Trying to stick to a diet takes work. Once you’ve made the decision to take charge of your weight, you’ve got to break away from your usual routine. Instead of mindless eating patterns and loafing on the couch, you’ve got to start planning and cooking your meals. You also have to count your calories and make extra time for exercise. That’s a lot to tackle, which explains why so many people have a hard time sticking to a diet.
How Long Does the Average Diet Last?
It’s generally recognized that people diet frequently (and often give up), but the average length of time people actually stay on a plan is a bit hard to pin down. One survey from the UK found that women start, on average, three different diets a year.
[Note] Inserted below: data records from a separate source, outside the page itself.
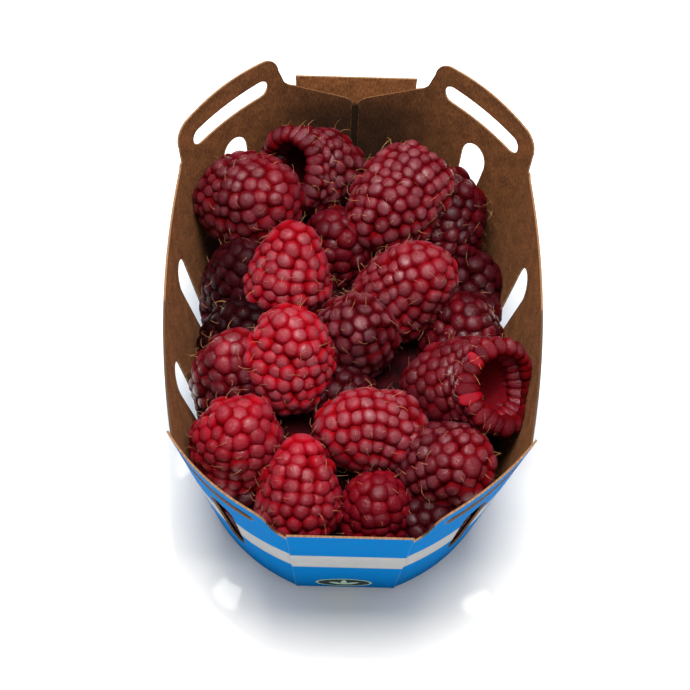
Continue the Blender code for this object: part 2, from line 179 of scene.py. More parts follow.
class PunnetBoard(bpy.types.PropertyGroup):
    """Sizes and colours of the board."""

    thickness: bpy.props.FloatProperty(
        name="Thickness", description="Thickness of the board", default=0.0005, unit="LENGTH")
    flap_height: bpy.props.FloatProperty(
        name="Flap height", description="Height of a handle flap above its crease",
        default=0.010, unit="LENGTH")
    wear: bpy.props.FloatProperty(
        name="Worn edge", description="Width of the rubbed band along every cut edge",
        default=0.0004, unit="LENGTH")
    blue: bpy.props.FloatVectorProperty(
        name="Print", description="Blue of the printed outside", subtype="COLOR", size=4,
        default=(0.0, 0.148, 0.44, 1.0))
    stripe: bpy.props.FloatVectorProperty(
        name="Stripe", description="Pale stripe round the outside", subtype="COLOR", size=4,
        default=(0.37, 0.38, 0.39, 1.0))
    kraft: bpy.props.FloatVectorProperty(
        name="Inside", description="Brown of the unprinted inside", subtype="COLOR", size=4,
        default=(0.183, 0.066, 0.0207, 1.0))
    cut: bpy.props.FloatVectorProperty(
        name="Cut edge", description="Tan of the cut edges", subtype="COLOR", size=4,
        default=(0.27, 0.130, 0.050, 1.0))


class PunnetFruit(bpy.types.PropertyGroup):
    """Sizes and colours of the berries."""

    pitch: bpy.props.FloatProperty(
        name="Drupelet pitch", description="Distance from one drupelet to the next",
        default=0.0033, unit="LENGTH")
    dark: bpy.props.FloatVectorProperty(
        name="Overripe flesh", description="Flesh of the darkest berries", subtype="COLOR",
        size=4, default=(0.029, 0.0006, 0.0028, 1.0))
    bright: bpy.props.FloatVectorProperty(
        name="Fresh flesh", description="Flesh of the brightest berries", subtype="COLOR",
        size=4, default=(0.26, 0.0045, 0.014, 1.0))
    # the bloom colour is the real dust on the drupelets together with painted sheen on their tops
    bloom_and_sheen: bpy.props.FloatVectorProperty(
        name="Bloom", description="Dusty tone on top of the drupelets", subtype="COLOR",
        size=4, default=(0.20, 0.060, 0.071, 1.0))
    hair: bpy.props.FloatVectorProperty(
        name="Hairs", description="Dried hairs on the berries", subtype="COLOR", size=4,
        default=(0.62, 0.28, 0.10, 1.0))
    hair_share: bpy.props.FloatProperty(
        name="Hairy share", description="Share of the drupelets that keep a hair",
        default=0.55, min=0.0, max=1.0, subtype="FACTOR")


class PunnetStage(bpy.types.PropertyGroup):
    """Floor and light."""

    floor: bpy.props.FloatVectorProperty(
        name="Floor", description="Pale floor", subtype="COLOR", size=4,
        default=(0.87, 0.85, 0.81, 1.0))
    key: bpy.props.FloatProperty(
        name="Key light", description="Power of the large light over the far side",
        default=25.0, unit="POWER")
    fill: bpy.props.FloatProperty(
        name="Sky", description="Strength of the even light from all round",
        default=0.42, min=0.0, max=1.0, subtype="FACTOR")


def bowed(p0, p1, bulge, t):
    """Point at t on a shallow arc from p0 to p1 that bows outward by bulge."""
    a, b = Vector(p0), Vector(p1)
    d = (b - a).normalized()
    return a.lerp(b, t) + Vector((-d.y, d.x)) * (bulge * 4 * t * (1 - t))


def wall_point(side, s, d, board):
    """Middle of the board (mm) from a place in the flat blank: s along the rim, d above the crease."""
    h = 1 + d / SLANT
    inside_end = 1.5 * board - 0.08
    k = 0
    while k < 4 and s > STRIP[k]:
        s -= STRIP[k]
        k += 1
    t = s / STRIP[k]
    far = k < 2 or (k == 2 and t < 0.5)
    if k > 2:
        k, t = 4 - k, 1 - t
    if k == 0:
        top = Vector((END_X_TOP * t, END_Y_TOP - inside_end))
        low = Vector((END_X_BASE * t, END_Y_BASE - inside_end))
    elif k == 1:
        corner = "far" if far else ("near_left" if side < 0 else "near_right")
        low_bulge, top_bulge = CORNER_BULGE[corner]
        top = bowed((END_X_TOP, END_Y_TOP - inside_end), NOTCH_TOP, top_bulge, t)
        low = bowed((END_X_BASE, END_Y_BASE - inside_end), NOTCH_BASE, low_bulge, t)
    else:
        top = bowed(NOTCH_TOP, (NOTCH_TOP[0], -NOTCH_TOP[1]), SIDE_BULGE[1], t)
        low = bowed(NOTCH_BASE, (NOTCH_BASE[0], -NOTCH_BASE[1]), SIDE_BULGE[0], t)
        far = True
    p = low.lerp(top, h)
    return Vector((side * p.x, p.y if far else -p.y, RIM_Z * h))


def glue_edge(t):
    """Top edge of a glue flap, from the seam (0) to the corner (1)."""
    d = GLUE_SEAM + GLUE_RISE * t
    if t < GLUE_ROUND:
        d -= GLUE_DIP * (1 - math.sqrt(1 - (1 - t / GLUE_ROUND) ** 2))
    return d


def half_outline(flap):
    """Upper edge of one end of a wall strip in the flat board, from the seam to past the notch."""
    pts = [(L_GLUE * t, glue_edge(t)) for t in GLUE_STOPS]
    pts.append((L_GLUE + 0.05 * L_CORNER, -0.5))
    x0, x1, r0, r1 = FLAP_FROM * L_CORNER, FLAP_TO * L_CORNER, FLAP_R_END, FLAP_R_SIDE
    pts.append((L_GLUE + x0, 0.9))
    for i in range(11):
        a = math.radians(7.5 * i)
        pts.append((L_GLUE + x0 + FLAP_LEAN + r0 * (1 - math.cos(a)), flap - r0 * (1 - math.sin(a))))
    top = x0 + FLAP_LEAN + r0
    for i in range(1, 12):
        f = i / 12
        pts.append((L_GLUE + top + (x1 - r1 - top) * f, flap + FLAP_CROWN * math.sin(math.pi * f)))
    for i in range(11):
        a = math.radians(9 * i)
        pts.append((L_GLUE + x1 - r1 * (1 - math.sin(a)), flap - r1 * (1 - math.cos(a))))
    pts += [(L_GLUE + L_CORNER + x, y) for x, y in ((-0.3, 0.1), (0.4, 0.5), (2.2, 0.0))]
    return pts


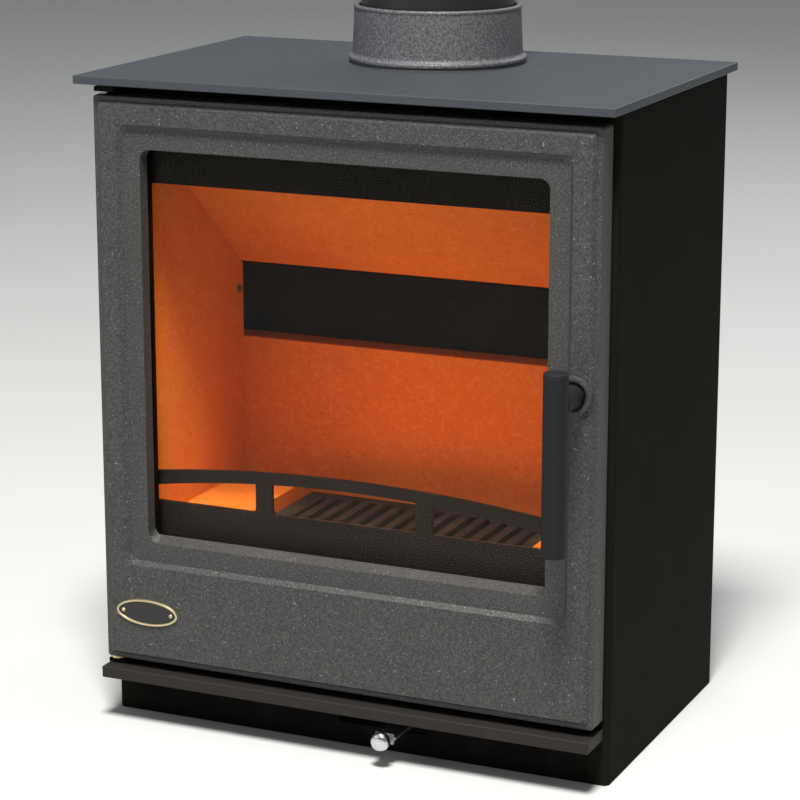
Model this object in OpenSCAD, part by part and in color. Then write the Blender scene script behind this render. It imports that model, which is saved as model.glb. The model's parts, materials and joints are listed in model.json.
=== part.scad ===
// Steel wood burning stove with a cast door, drawn closed. X runs to the right, Y to the back, Z up.
// The floor is z = 0. Inside the modules y = 0 is the door's face, and in_frame() centres the depth.

/* [Top plate] */
// Width of the top plate
top_w = 462; // [456:1:500]
// Depth of the top plate
top_d = 301; // [300:1:330]
// Thickness of the top plate
top_t = 7; // [7:0.5:10]
// How far the top plate stands forward of the door's face
top_lead = 6; // [0:1:12]
// Gap between the door and the top plate
top_gap = 9; // [8:0.5:14]

/* [Body] */
// Width over the side panels
body_w = 446; // [442:1:454]
// Depth of the side panels
body_d = 263; // [262:1:272]
// Thickness of the body's steel
sheet_t = 4; // [3:0.5:4]
// Outer radius of the side panels' front folds
fold_r = 5; // [4.5:0.5:6]
// Distance from the door's face to the body's front
body_y = 29; // [29:0.5:30]

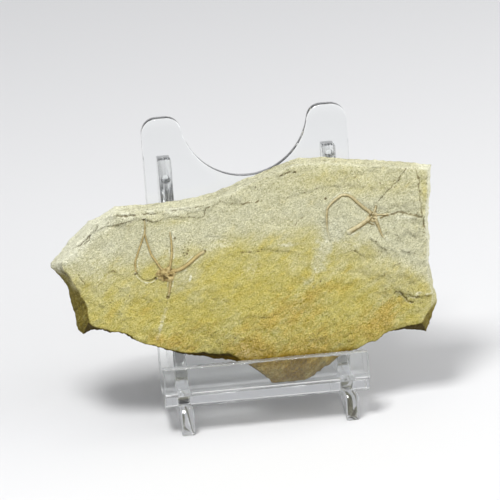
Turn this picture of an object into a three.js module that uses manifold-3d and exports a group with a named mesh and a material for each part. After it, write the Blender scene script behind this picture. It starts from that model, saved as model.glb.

And they stay on each one for an average of about 19 days. By day five, two-thirds will have already cheated – tempted by at least one of the top five diet deal breakers: chocolate, potato chips, wine, pizza and cake.1
Another poll from Britain was slightly more encouraging and a lot more precise. In the 1,000 women who were surveyed, it was determined that they quit their diets after an average of five weeks, two days…and 43 minutes.2 Similar to the other survey, a quarter of the respondents had given up after two weeks, and by week four nearly half had quit.
Whatever the time frame – whether it’s five minutes or five weeks – the point is this: many people have a hard time sticking to their diet plans. Why is sticking with a diet so hard? And, more importantly, what can you do about it?
5 Reasons It’s Hard to Stick to Your Diet
I’ve said it before, but it’s worth repeating: When you say you’re going “on a diet,” it implies that, at some point, you’ll be going “off your diet.” This often happens when people try to adopt a diet plan that just doesn’t fit their lifestyle. Maybe it calls for a lot of food preparation, and you just don’t like to cook or you don’t have time. Maybe there are too many restrictions. So you quickly get bored, or you can’t find anything you can eat when you go out with friends or family.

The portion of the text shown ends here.